A maintainer or operator can read [docs/BENCHMARKS.md](../BENCHMARKS.md) and
come away with an honest current baseline for chunking throughput and edit-shift
dedupe behavior.

## Agent Users, Jobs, And Hills

### Users

- coding agents
- review agents
- documentation agents

### Jobs

- cite current benchmark tradeoffs without inventing missing numbers
- recommend chunking strategies from published repo truth
- plan performance follow-up work from explicit observed behavior

### Hill

An agent can reference [docs/BENCHMARKS.md](../BENCHMARKS.md) as the canonical
published chunking baseline instead of extrapolating from raw benchmark source
files alone.

## Human Playback

- Does the published doc explain both throughput cost and dedupe benefit?
- Does it say what machine and runtime produced the numbers?
- Does it avoid pretending local measurements are universal truth?

## Agent Playback

- Can an agent tell which benchmark results are published versus merely possible
to derive from the harness?
- Can it distinguish fixed-chunk speed from CDC edit-shift reuse benefits?
- Can it tell how to refresh the baseline later without inventing a new method?

## Explicit Non-Goals

- no code changes to the chunkers in this cycle
- no attempt to publish every existing benchmark in one pass
- no claim that these local measurements are portable across all environments

## Decisions

### Publish Chunking Guidance First

The first maintained benchmark baseline should cover the highest-value tradeoff:
fixed-size chunking versus CDC.

That is the benchmark question most likely to affect defaults, tuning, and
adoption guidance.

### Reuse The Existing Harness

This cycle should publish results from the committed benchmark harness in
[`test/benchmark/chunking.bench.js`](../../test/benchmark/chunking.bench.js),
not create a second ad hoc benchmark path.
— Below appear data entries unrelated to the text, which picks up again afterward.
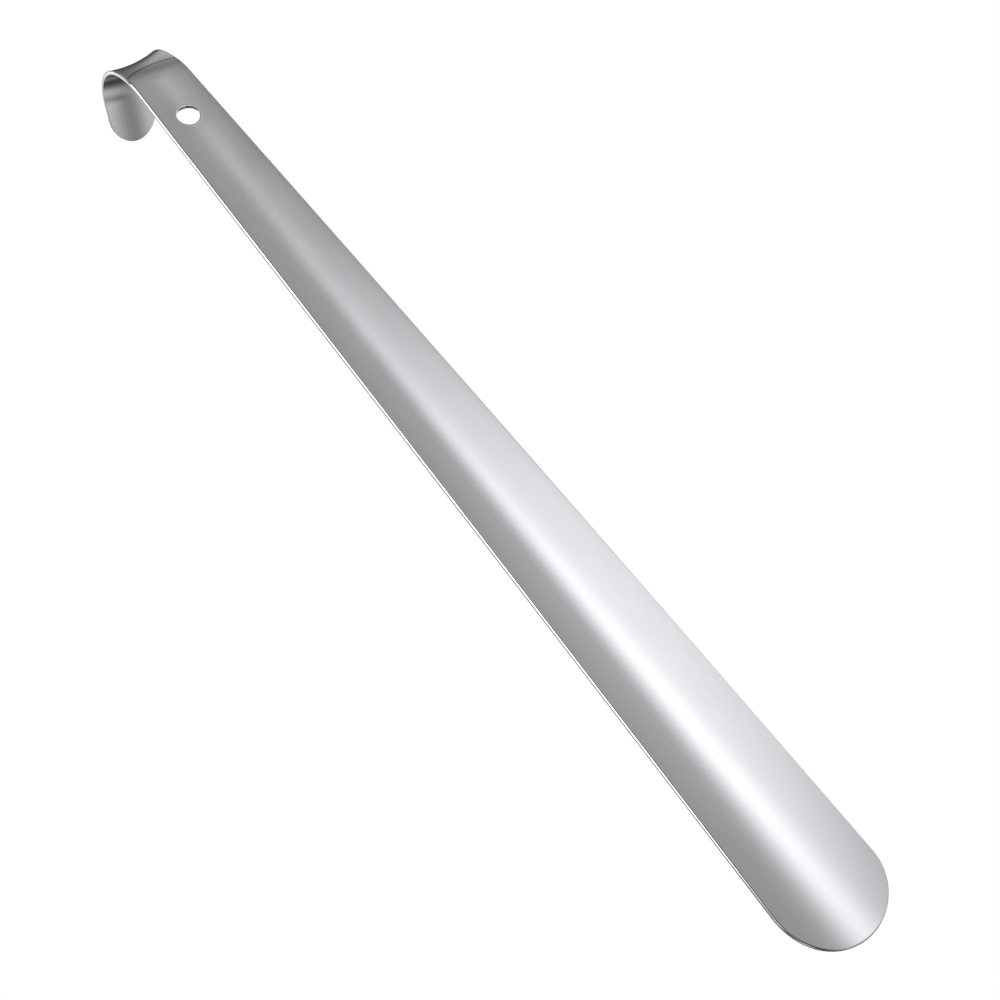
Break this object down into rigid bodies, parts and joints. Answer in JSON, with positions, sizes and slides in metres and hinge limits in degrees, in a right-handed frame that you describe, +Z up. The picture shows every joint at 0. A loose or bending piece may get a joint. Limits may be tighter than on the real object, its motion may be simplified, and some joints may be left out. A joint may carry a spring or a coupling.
{
  "type": "long shoehorn",
  "caption": "Long metal shoehorn: a shallow tapered channel with a rounded blade, a hanging hole and a bent hook at the top.",
  "frame": {"origin": "underside of the hook's crest, in the middle of the width, where a rail or peg carries the shoehorn", "axes": "+Z up along the length, from the blade's tip to the hook; the hollow front of the channel faces -Y; X is the width"},
  "size_m": [0.0418, 0.0502, 0.4197],
  "materials": {
    "stainless_steel": "satin, with a fine lengthwise grain and slightly polished edges"
  },
  "bodies": {
    "root": {"shoehorn_body": "stainless_steel"}
  },
  "joints": []
}
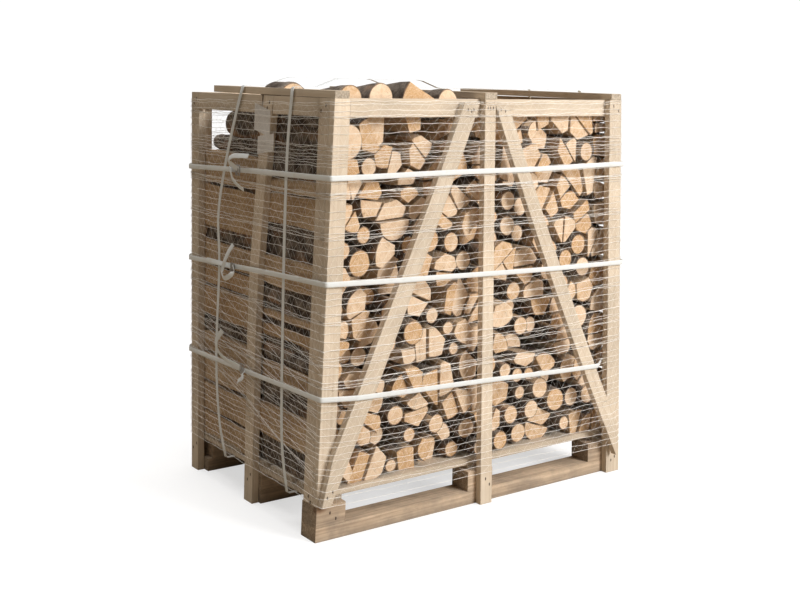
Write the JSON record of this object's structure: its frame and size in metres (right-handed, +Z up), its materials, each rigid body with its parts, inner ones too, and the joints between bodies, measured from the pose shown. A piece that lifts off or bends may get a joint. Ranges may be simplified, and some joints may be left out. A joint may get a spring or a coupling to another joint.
{
  "type": "crated birch firewood bundle",
  "caption": "Pallet crate of split birch firewood, stacked in two rows inside a slatted frame, held by straps and a net, with fork openings on all sides.",
  "frame": {"origin": "on the floor, in the middle of the whole wrapped crate seen from above", "axes": "+Z up; +X along the long front face, to the right as seen from the front; the front, with the sawn log ends, faces -Y"},
  "size_m": [1.2028, 0.869, 1.27],
  "materials": {
    "sawn_timber": "rough sawn pale softwood with grain, knots and nail marks",
    "weathered_timber": "greyed rough sawn pallet timber",
    "birch_log": "split birch: sawn tan ends with growth rings, fibrous split faces, thin grey and brown bark",
    "strap": "white woven polyester strapping with a soft sheen",
    "net": "white knitted polyethylene netting",
    "label_paper": "plain matt paper"
  },
  "bodies": {
    "root": {"belt_lower": "strap", "belt_middle": "strap", "belt_upper": "strap", "block_back_a": "weathered_timber", "block_back_b": "weathered_timber", "block_back_c": "weathered_timber", "block_front_a": "weathered_timber", "block_front_b": "weathered_timber", "block_front_c": "weathered_timber", "block_middle_a": "weathered_timber", "block_middle_b": "weathered_timber", "block_middle_c": "weathered_timber", "brace_a_back": "sawn_timber", "brace_a_front": "sawn_timber", "brace_b_back": "sawn_timber", "brace_b_front": "sawn_timber", "corner_post_back": "sawn_timber", "corner_post_front": "sawn_timber", "deck_board_1": "sawn_timber", "deck_board_2": "sawn_timber", "deck_board_3": "sawn_timber", "deck_board_4": "sawn_timber", "deck_board_5": "sawn_timber", "end_post_back": "sawn_timber", "end_post_front": "sawn_timber", "far_slat_left": "sawn_timber", "far_slat_right": "sawn_timber", "label_lower": "label_paper", "label_upper": "label_paper", "log_stack_back_left": "birch_log", "log_stack_back_right": "birch_log", "log_stack_front_left": "birch_log", "log_stack_front_right": "birch_log", "middle_post_back": "sawn_timber", "middle_post_front": "sawn_timber", "middle_slat_left": "sawn_timber", "middle_slat_right": "sawn_timber", "near_slat_left": "sawn_timber", "near_slat_right": "sawn_timber", "net_sleeve": "net", "rail_a_back": "sawn_timber", "rail_a_front": "sawn_timber", "rail_b_back": "sawn_timber", "rail_b_front": "sawn_timber", "side_rail_far_left": "sawn_timber", "side_rail_far_right": "sawn_timber", "side_rail_near_left": "sawn_timber", "side_rail_near_right": "sawn_timber", "skid_back": "weathered_timber", "skid_front": "weathered_timber", "skid_middle": "weathered_timber", "stringer_left": "sawn_timber", "stringer_middle": "sawn_timber", "stringer_right": "sawn_timber", "top_batten_left": "sawn_timber", "top_batten_middle": "sawn_timber", "top_batten_right": "sawn_timber", "upright_strap_far": "strap", "upright_strap_near": "strap"}
  },
  "joints": []
}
### Keep The Baseline Local And Dated

The right claim is "these are observed local baseline numbers on a documented
machine and runtime," not "these are universal performance truths."

## Implementation Outline

1. Audit the current chunking benchmark harness and capture its actual input
sizes and chunker settings.
2. Run the harness and record the observed throughput and dedupe output.
3. Add [docs/BENCHMARKS.md](../BENCHMARKS.md) with methodology, environment,
results, interpretation, and rerun instructions.
4. Add this cycle doc, archive the consumed backlog card, update the Truth
indexes, and record the change in [CHANGELOG.md](../../CHANGELOG.md).

## Tests To Write First

No new executable tests.

This is a documentation-truth cycle. Verification is:

- rerunning the committed benchmark harness
- direct cross-check against benchmark input sizes and chunker options in
`test/benchmark/chunking.bench.js`
- formatting validation for the touched Markdown files

## Risks And Unknowns

- local benchmark results can drift as the machine, Node version, or Vitest
behavior changes
- readers can overread a local baseline as a universal recommendation if the doc
stops being explicit about scope
- the repo still does not publish end-to-end store/restore or cross-runtime
benchmark baselines

## Retrospective

This was the right next Truth cycle after the architecture and threat-model
work.

The repo already knew how to measure chunking tradeoffs. The missing piece was a
published, refreshable statement of what those measurements currently say.